* **JOB**: Stop after the line with "for the post.": repeat exactly every line before it, beginning with the first, and that line itself.
━━ COLLECTED DATA ━━
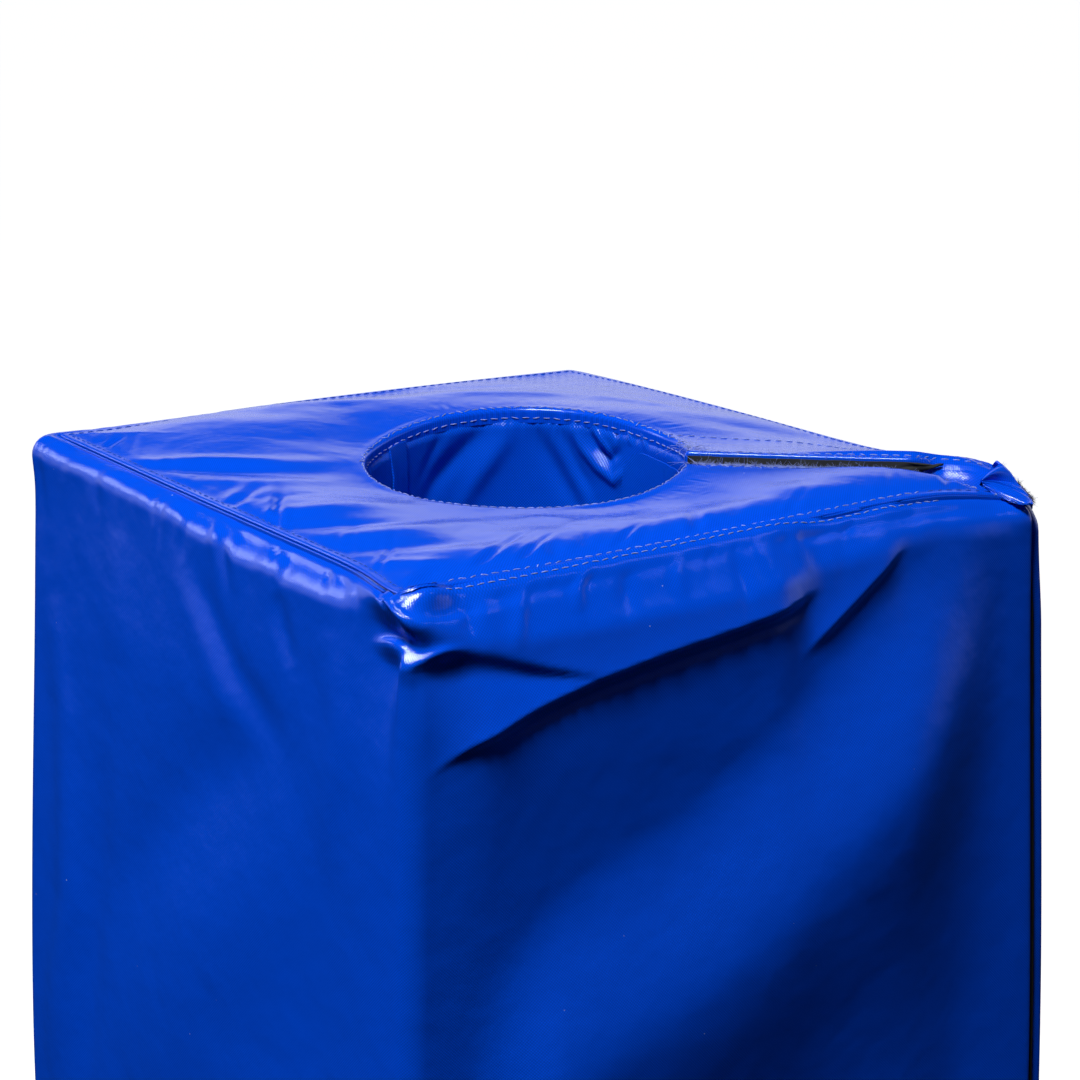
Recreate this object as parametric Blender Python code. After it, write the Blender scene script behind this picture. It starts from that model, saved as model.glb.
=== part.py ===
"""Square goal-post pad: foam in a coated-fabric cover, with a round bore for the post.

The pad opens along a slit from the bore to one corner, and flexes at the opposite corner.
Plan positions are (along, across). Along runs from the flexing corner through the bore to the
slit corner, and across runs from the front corner to the back corner. Sizes are in metres,
+Z is up, and the origin is under the middle of the pad at its foot.
"""

import math

import bpy
import numpy as np

# Overall sizes
PAD_WIDTH = 0.305
PAD_HEIGHT = 1.830
BORE_RADIUS = 0.0665
BORE_SHIFT = 0.004

# Coated fabric, fastening tape and the gap between pieces that touch
FABRIC = 0.0008
CLEARANCE = 0.0003
TAPE_THICKNESS = 0.0014
TAPE_WIDTH = 0.038
TAPE_MARGIN = 0.0015

# Rounded edges of the filled cover
SHOULDER_RADIUS = 0.010
CORNER_RADIUS = 0.008
NOSE_RADIUS = 0.003
SEAM_SHARPNESS = 0.9

# Half-width of the strip between bore and corner that flexes when the pad opens
FLEX_HALF_WIDTH = 0.060

# Flap over the slit and lap of the liner, inside the bore
FLAP_WIDTH = 0.064
FLAP_DROP = 0.010
FLAP_CORNER = 0.014
LAP_WIDTH = 0.012
LAP_ANGLE = math.radians(149.5)

# Bunched fabric over the slit corner of the rear half
FOLD_LENGTH = 0.030
FOLD_WIDTH = 0.020
FOLD_HEIGHT = 0.0035
FOLD_COUNT = 3
FOLD_SLANT = 0.35

# How far the filled cover moves from a true block, corner by corner: x, y and z
TOP_PULL = {
    "front": (-0.0033, 0.0004, -0.0034),
    "slit": (-0.0013, -0.0016, 0.0020),
    "flex": (0.0062, -0.0036, 0.0054),
    "back": (-0.0083, 0.0045, 0.0003),
}
BODY_PULL = {
    "front": (-0.0058, 0.0023, 0.0),
    "slit": (0.0040, -0.0060, 0.0),
    "flex": (-0.0023, 0.0007, 0.0),
    "back": (0.0017, 0.0050, 0.0),
}
TOP_REACH = 0.280
FOOT_REACH = 0.200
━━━
* **FULL RESPONSE**:
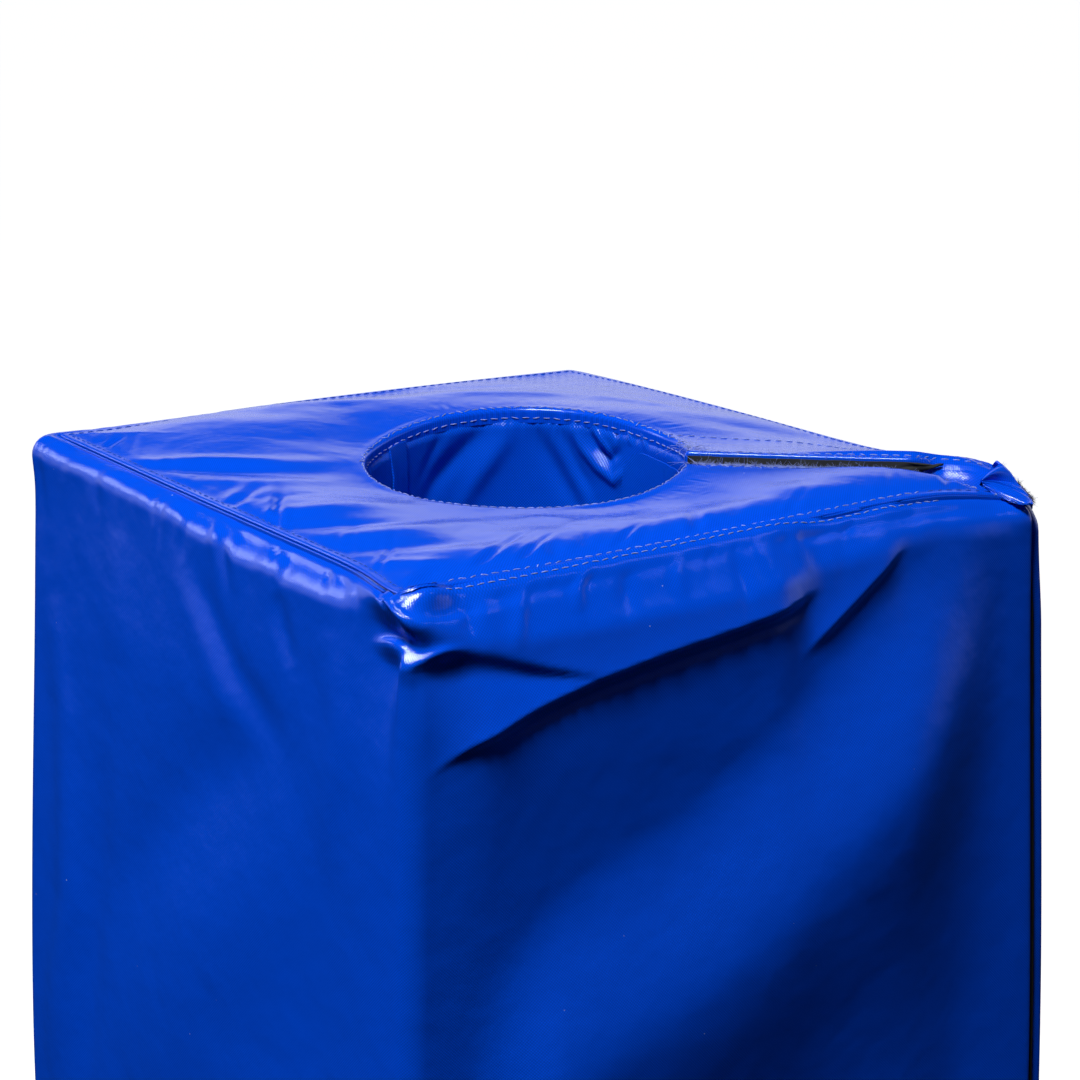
Recreate this object as parametric Blender Python code. After it, write the Blender scene script behind this picture. It starts from that model, saved as model.glb.
=== part.py ===
"""Square goal-post pad: foam in a coated-fabric cover, with a round bore for the post.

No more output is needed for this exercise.